Just like Rodgers is in a zone, the same can be said for Falcons offensive coordinator Kyle Shanahan and quarterback Matt Ryan. Their ability to spot weakness and tendency in real time is uncanny, and has not diminished with the spotlight on them this postseason.

Under pressure


Falcons ownership: This isn't the lose your job kind of pressure, but with a new stadium set to open in July of 2017 it would be unbelievably advantageous to feature a team coming off a run to the Super Bowl. While this club will still draw -- Ryan and Julio Jones are fun to watch, regardless of the situation -- the Falcons will more than likely have a different look next year. As our NFL Network team of reporters led by Michael Silver noted this week, Shanahan will more than likely skip town and take his playbook to San Francisco. Thirty-five points a game at home will probably go with it.

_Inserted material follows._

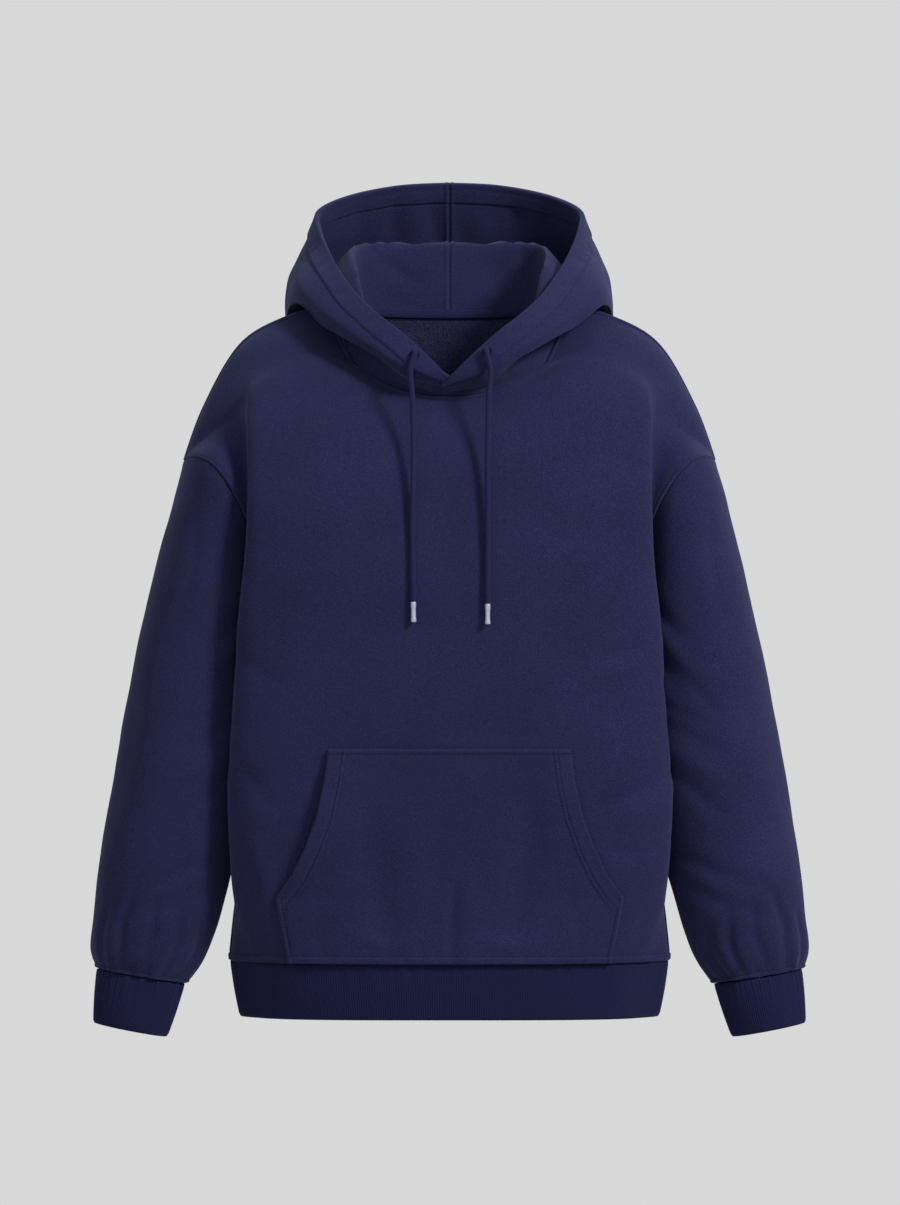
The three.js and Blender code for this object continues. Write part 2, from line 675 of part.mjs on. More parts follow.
// The hood's wall on the wearer's left or right. The right half stops short of the centre at
// the neck and laps under the left one above it.
function hoodHalf(start, shape) {
  const total = lastRow(NECK_LENGTHS);
  const shares = [0, ...NECK_STOPS.slice(1).map((stop) => (stop - start) / (total - start))];
  const sections = shares.map((share) => hoodProfile(share, start));
  const grid = sections.map((section) => section.rows);
  const seams = sections.map((section) => section.seam);
  grid.forEach((points, j) => points.forEach(
    (p, i) => shape(p, shares[j], i / (points.length - 1)),
  ));
  const rows = grid[0].map((_, i) => grid.map((points) => points[i]));
  const normals = gridNormals(rows, false, point(0, 0, -1));
  normals[0] = seams.map(({ out }) => out);
  normals.forEach((row) => row[row.length - 1].setX(0).normalize());
  return { rows, normals, shares };
}

function hoodWall({ rows, normals }) {
  const band = rows.length - 2;
  const outer = rows.map((row, i) => row.map(
    (p, j) => p.clone().addScaledVector(normals[i][j], i >= band ? CASING.raise : 0),
  ));
  const inner = moved(rows, normals, -FLEECE);
  return wallBetween(outer, inner, false, 0);
}

// The half that laps over
function lapOver(p, share) {
  if (share === 1) p.x = SEAM_GAP / 2;
}

// The half that laps under crosses the centre near the rim and lies deeper there
function lapUnder(p, share, height) {
  const near = Math.max(0, 1 - share / LAP.until) ** 2;
  p.x -= CROSSING * near * height;
  p.y += LAP.back * near * height;
  p.z -= LAP.down * near * height;
  if (share === 1) p.x = SEAM_GAP / 2;
}

const hoodOver = hoodHalf(CROSSING, lapOver);
const hoodUnder = hoodHalf(4 * SEAM_GAP - CROSSING, lapUnder);

// Neck tape

// It lies on the hood's inner face, just above the seam
function neckTape() {
  const faces = NECK_TAPE.heights.map((height) => {
    const half = Array.from({ length: NECK_TAPE.columns + 1 }, (_, k) => {
      const share = lerp(NECK_TAPE.start, 1, k / NECK_TAPE.columns);
      const { path, seam } = hoodProfile(share, CROSSING);
      const inside = path.getPointAt(height / path.getLength());
      return inside.addScaledVector(level(seam.out), -FLEECE - LAY_GAP);
    });
    return [...half.slice(0, -1), ...half.slice().reverse().map(mirrored)];
  });
  const normals = gridNormals(faces, false, point(0, 1, 0));
  return wallBetween(faces, moved(faces, normals, -TAPE), false);
}

// Pocket

// The front panel's outer surface at a place seen from the front, moved out by a distance
function besideFront(x, z, distance) {
  const reach = 4;
  const across = frontAt(x + reach, z).sub(frontAt(x - reach, z));
  const up = frontAt(x, z + reach).sub(frontAt(x, z - reach));
  const out = across.cross(up).normalize();
  return frontAt(x, z).addScaledVector(out.y > 0 ? out.negate() : out, distance);
}

// The front panel's outer surface at a place seen from the front
function frontAt(x, z) {
  const line = frontGrid.map((row) => {
    let j = (row.length - 1) / 2 - FRONT_COLUMNS.flat;
    while (j < (row.length - 1) / 2 + FRONT_COLUMNS.flat - 1 && row[j + 1].x < x) j += 1;
    return row[j].clone().lerp(row[j + 1], (x - row[j].x) / (row[j + 1].x - row[j].x));
  });
  let i = 0;
  while (i < line.length - 2 && line[i + 1].z < z) i += 1;
  return line[i].clone().lerp(line[i + 1], (z - line[i].z) / (line[i + 1].z - line[i].z));
}

function pocketGrid() {
  const heights = [
    ...steps(POCKET.mouthRows).map((s) => lerp(POCKET.top, POCKET.corner, s)),
    ...steps(POCKET.sideRows).map((s) => lerp(POCKET.corner, POCKET.bottom, s)),
    POCKET.bottom,
  ];
  return heights.map((z) => {
    const half = column(POCKET_EDGE, 'half', rowAt(POCKET_EDGE, z));
    const down = clamp((POCKET.top - z) / (POCKET.top - POCKET.corner), 0, 1);
    return Array.from({ length: POCKET.columns + 1 }, (_, k) => {
      const share = 2 * k / POCKET.columns - 1;
      const gape = POCKET.gape * Math.sin(Math.PI * down) * Math.abs(share) ** POCKET.slack;
      return besideFront(share * half, z, LAY_GAP + FLEECE + gape);
    });
  });
}

function pocket() {
  const grid = pocketGrid();
  const normals = gridNormals(grid, false, point(0, -1, 0));
  return wallBetween(grid, moved(grid, normals, -FLEECE), false);
}

// Drawcord

// The casing's outer face at an eyelet, and its outward direction
function casingSpot(hood, along, across) {
  const { rows, normals, shares } = hood;
  const k = shares.findIndex((share) => share > along) - 1;
  const between = (along - shares[k]) / (shares[k + 1] - shares[k]);
  const low = rows.length - 2;
  const face = (i, m) => rows[i][m].clone().addScaledVector(normals[i][m], CASING.raise);
  const edge = (i) => face(i, k).lerp(face(i, k + 1), between);
  const a = edge(low);
  const b = edge(low + 1);
  const beside = face(low, k + 1).sub(face(low, k));
  const out = b.clone().sub(a).cross(beside).normalize();
  if (out.y > 0) out.negate();
  return { p: a.lerp(b, across), out };
}

function eyelet({ p, out }) {
  const { hole, rim, height } = EYELET;
  const profile = [
    new THREE.Vector2(hole, 0), new THREE.Vector2(rim, 0), new THREE.Vector2(rim, 0.6 * height),
    new THREE.Vector2(0.5 * (hole + rim), height), new THREE.Vector2(hole, 0.7 * height),
    new THREE.Vector2(hole, 0),
  ];
  const geometry = new THREE.LatheGeometry(profile, EYELET.sides);
  const turn = new THREE.Quaternion().setFromUnitVectors(point(0, 1, 0), out);
  const seat = p.clone().addScaledVector(out, EYELET.seat);
  return geometry.applyQuaternion(turn).translate(seat.x, seat.y, seat.z);
}

function cordPath({ p, out }, points) {
  const start = p.clone().addScaledVector(out, EYELET.seat);
  const lead = p.clone().addScaledVector(out, CORD.lead);
  return new THREE.CatmullRomCurve3(
    [start, lead, ...points.map(([x, y, z]) => point(x, y, z))], false, 'centripetal',
  );
}

function roundSection(diameter, sides) {
  const corners = Array.from({ length: sides }, (_, k) => {
    const angle = 2 * Math.PI * k / sides;
    return new THREE.Vector2(Math.cos(angle), Math.sin(angle)).multiplyScalar(diameter / 2);
  });
  return new THREE.Shape(corners);
}

function cord(path) {
  const count = Math.round(path.getLength() / CORD.step);
  return new THREE.ExtrudeGeometry(
    roundSection(CORD.diameter, CORD.sides), { steps: count, extrudePath: path },
  );
}

// The tip is a plain crimped sleeve that carries on where the cord ends
function aglet(path) {
  const end = path.getPointAt(1);
  const along = path.getTangentAt(1);
  const outline = TIP_OUTLINE.map((row) => [CORD.diameter / 2 - row.in, row.down]);
  const profile = [[0, 0], ...outline, [0, CORD.tip]].map(([x, y]) => new THREE.Vector2(x, y));
  const geometry = new THREE.LatheGeometry(profile, CORD.tipSides);
  const turn = new THREE.Quaternion().setFromUnitVectors(point(0, 1, 0), along);
  const seat = end.addScaledVector(along, SEAM_GAP);
  return geometry.applyQuaternion(turn).translate(seat.x, seat.y, seat.z);
}

// Other side of the body

function mirrorGeometry(geometry) {
  const positions = Array.from(geometry.getAttribute('position').array);
  for (let k = 0; k < positions.length; k += 3) positions[k] *= -1;
  const index = Array.from(geometry.index ? geometry.index.array : positions.keys());
  return closedBody(positions, index);
}

// Materials and nodes

const cloth = (color, roughness) => new THREE.MeshStandardMaterial({ color, roughness });
const bodyCloth = cloth(0x2a2b4a, 0.95);
const ribCloth = cloth(0x20223e, 0.95);
const tapeCloth = cloth(0x34365a, 0.9);
const cordCloth = cloth(0x272744, 0.85);
const tipMaterial = new THREE.MeshStandardMaterial({
  color: 0x777b90, roughness: 0.35, metalness: 0.4,
});

const hoodie = new THREE.Group();

function add(name, geometry, material) {
  const mesh = new THREE.Mesh(geometry, material);
  mesh.name = name;
  hoodie.add(mesh);
}

add('front_panel', panel(frontGrid, frontNormals), bodyCloth);
add('back_panel', panel(backGrid, backNormals), bodyCloth);
add('sleeve_left', sleeve(), bodyCloth);
add('sleeve_right', mirrorGeometry(sleeve()), bodyCloth);
add('cuff_left', cuff(), ribCloth);
add('cuff_right', mirrorGeometry(cuff()), ribCloth);
add('hem_band', hemBand(), ribCloth);
add('hood_left', hoodWall(hoodUnder), bodyCloth);
add('hood_right', mirrorGeometry(hoodWall(hoodOver)), bodyCloth);
add('neck_tape', neckTape(), tapeCloth);
add('pocket', pocket(), bodyCloth);

// The right hood half is a mirrored one, so its eyelet is found on the left and mirrored too
const mirrorSpot = ({ p, out }) => ({ p: mirrored(p), out: mirrored(out) });
const SPOTS = {
  left: casingSpot(hoodUnder, CORD_ROUTES.left.along, CORD_ROUTES.left.across),
  right: mirrorSpot(casingSpot(hoodOver, CORD_ROUTES.right.along, CORD_ROUTES.right.across)),
};
for (const [side, { points }] of Object.entries(CORD_ROUTES)) {
  const path = cordPath(SPOTS[side], points);
  add(`eyelet_${side}`, eyelet(SPOTS[side]), cordCloth);
  add(`drawcord_${side}`, cord(path), cordCloth);
  add(`aglet_${side}`, aglet(path), tipMaterial);
}

export default hoodie;
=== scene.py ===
"""Pullover hoodie: cloth, seams, stitching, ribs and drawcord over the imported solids.

The tables are in millimetres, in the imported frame: +Z up, the front faces -Y, and the wearer's
left is on +X. Grids of points are numpy arrays of rows and columns, and become metres only when
a mesh is made from them.
"""

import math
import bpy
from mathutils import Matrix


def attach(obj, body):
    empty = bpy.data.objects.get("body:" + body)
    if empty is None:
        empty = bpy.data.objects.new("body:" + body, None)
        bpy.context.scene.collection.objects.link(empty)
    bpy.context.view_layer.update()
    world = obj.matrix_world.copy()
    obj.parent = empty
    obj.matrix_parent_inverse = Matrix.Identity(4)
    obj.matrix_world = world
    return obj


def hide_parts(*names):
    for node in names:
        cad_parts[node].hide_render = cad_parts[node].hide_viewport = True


bl_info = {
    "name": "Pullover hoodie",
    "version": (1, 0, 0),
    "blender": (4, 5, 0),
    "location": "3D View > Sidebar > Hoodie",
    "description": "Builds the cloth, seams, ribs and drawcord of a pullover hoodie",
    "category": "Object",
}

from collections import namedtuple
from functools import lru_cache

import bmesh
import bpy
import numpy as np
from bpy.props import FloatProperty, FloatVectorProperty, PointerProperty
from mathutils import Matrix, Vector, noise

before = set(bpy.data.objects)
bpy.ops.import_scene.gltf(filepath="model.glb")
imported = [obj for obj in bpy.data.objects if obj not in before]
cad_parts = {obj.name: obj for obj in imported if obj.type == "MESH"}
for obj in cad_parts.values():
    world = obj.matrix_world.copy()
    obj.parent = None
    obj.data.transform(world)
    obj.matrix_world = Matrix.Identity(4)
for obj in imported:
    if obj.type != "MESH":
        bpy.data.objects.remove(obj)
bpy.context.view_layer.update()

MM = 0.001

# Cloth
FLEECE = 2.0
RIB_KNIT = 2.2
RIB_HEIGHT = 0.8
RIB_SPAN = 14
SEAM_GAP = 0.3
LAY_GAP = 1.0
SEAM_DEPTH = -2.0

# Openings and the ribs round them. draw is how far a rib pulls in at its seam
ARMHOLE = dict(middle=227, height=-178, reach=38.5, rise=47, front=82, back=80, lift=33)
HEM_BAND = dict(top=-630.3, drop=55, draw=2.2, taper=11, ribs=432)
CUFF = dict(draw=1.2, ribs=96, gap=0.36, gathers=4.2, gather_count=4.5, gather_reach=22)
RIB = dict(uneven=1.1, waves=18, top=14, foot=18, least=0.35, hem_turn=0.5, hem_edge=30)

# Millimetres across the cloth for each degree round a sleeve, in its table of creases
CREASE_TURN = 1.1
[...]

However, a Super Bowl run builds a unique equity with the fans, which is important when you're constructing a $1.5 billion stadium set to replace the Georgia Dome. The window is by no means closing on this group -- some of their best players are first or second-year stars still firmly under team control -- but the window to make a great first impression is.

Matchup to watch


Vic Beasley vs. Bryan Bulaga and TJ Lang: Vic Beasley can further jam a wrench into Green Bay's troubles. The second-year sack artist played just 56 percent of Atlanta's snaps last week but was effective at launching himself off the right side and flushing Russell Wilson out of the pocket. He was equally effective as a spy, often standing up, grappling with a defensive end and shadowing the quarterback as he danced around in the pocket to try and find an open receiver. Wilson and Rodgers have similar pocket mobility and I would not be surprised to see Beasley used in a similar agent-of-chaos type role.

Beasley's role will be significant because he has the power to limit Rodgers' pocket mobility and scope of vision. Rodgers seems infinitely more comfortable when there is a clean and wide pocket to shuffle around. While many pass rushers have tried and failed to bring Rodgers down, there probably will not be a more athletic pass rusher left to face in this postseason. Beasley also drew some advantageous double teams against the Seahawks last weekend that were not taken advantage of. I have a feeling coach Dan Quinn has something up his sleeve.

Prediction


While some of this confidence is dependent on Jones recovering quickly and maintaining his physical style throughout, I see the game tipping toward Atlanta. Their defense is playing well at the right time and, although Green Bay has a slight advantage (Football Outsiders had them seven spots ahead of Atlanta in their season-ending DVOA ratings) and is probably a little deeper at linebacker and safety, I believe Atlanta has a unit that will hold up better against the type of game we're expecting.

And then there is this: Despite Rodgers' recent mastery, there has not been a quarterback displaying more consistent excellence this season than Ryan. Buoyed by a well-versed, powerful running game and the only offensive line in football to play all 17 games together this season, it just seems practical to bet on the home team in this one.